I’m pretty sure most of you reading this will have a credit card for your personal purchases but have you thought about getting one purely for your business transactions?
If you’re disciplined enough, paying for your monthly operating costs on a business credit card – whether that’s stock from your wholesaler, a new microwave for the takeaway, or even your gas and electricity bills – can provide some really useful benefits to your businesses. Because as well as gaining an alternative line of credit, it’s a great way to build up cashback, reward points and other bonuses which could save you money in the long run.
A lot of companies will offer cashback on purchases you make using your credit card, usually between 1-3% of what you spend. Some credit cards will also offer bigger cashback allowances on purchases made through selected partners. This can be reinvested in your business to support your bottom line or, alternatively, some card providers allow you to redeem your cashback for rewards with companies like Apple or Currys PC World. Great if you need to buy a new gadget for the shop or you could pass them on to your staff as an added bonus.
Other credit cards offer reward points that can either be spent with selected partners or turned into vouchers for shopping with high street or online retailers. You can spend these yourself or use them as perks for your staff.

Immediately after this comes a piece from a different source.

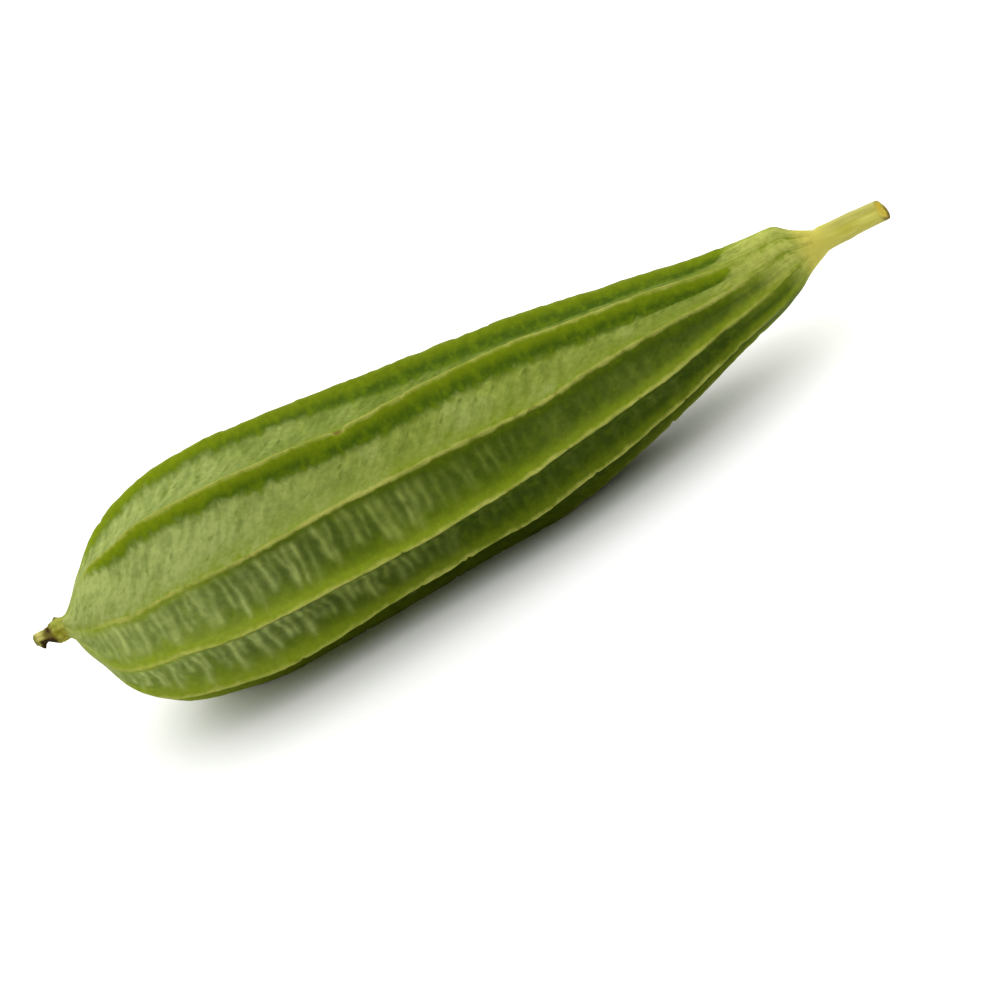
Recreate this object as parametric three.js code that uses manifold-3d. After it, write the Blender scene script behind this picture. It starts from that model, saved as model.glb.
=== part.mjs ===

Other popular rewards are Air Miles or Avios Points, which are great if you are a frequent flyer or planning a holiday. Some card providers also build in perks that will directly benefit your business, for example, free travel insurance or discounts on diesel.
If you’re applying for a new credit card not only will you benefit from extended 0% interest rates but some lenders will try and entice you in by offering additional reward points or Air Miles if you spend a set amount within the first few months of opening an account. If you’ve got a large purchase in mind, this is an ideal way to accumulate points quickly.
If you are currently paying for your business expenses by cash, invoice or bank transfer, the payment will leave your account right away. Paying by credit card, however, can give you up to 59 days to make your payment, which means you can keep your money in your account for longer, giving you more control over your cash flow.
Paying by credit card automatically means you’re protected on most purchases between £100 and £30,000. You might also be protected for smaller purchases that are under £100 with chargeback, a scheme which gives you a chance of getting your money back via your credit car company if you bought faulty goods, a service wasn’t provided, or the company you bought something from went bust and your goods weren’t delivered.
A credit card can also save you a lot of headaches should any fraudulent purchases be made. Think about it, if someone buys something using your debit card, the cash comes out of your account automatically, but if they use your credit card it doesn’t directly affect your finances at all. Instead, it’s up to your credit card company to deal with it on your behalf. One less thing to worry about.
You do have to be strict with yourself if paying by credit card. You must pay off the credit card balance in full and on time (you can set up a direct debit to automatically do this if you think you might forget). If you don’t, you’ll be paying interest and the rates can be quite high. Be aware of late payment fees too. Fall foul to either of these and the rewards or cashback you receive will be far outweighed by the costs incurred. And, remember, late payments can damage your credit rating too.
Before signing up to a business credit card check to see if it entails an annual fee as most do and this can be anything from £20 up to several hundreds of pounds. As cheeky as it sounds, some business credit cards charge dormancy or inactivity fees – often a certain amount for every month or year you don’t use the card – so if you don’t need it, make sure you cancel it.
It’s also worth bearing in mind that when you apply for a business credit card, your personal credit history will be checked. And, while making payments on time and keeping to a relatively low level of debt can improve your credit rating, missing payments or accumulating large levels of debt can have a negative impact.
And, finally, it goes without saying, always keep your personal expenses and business expenses separate.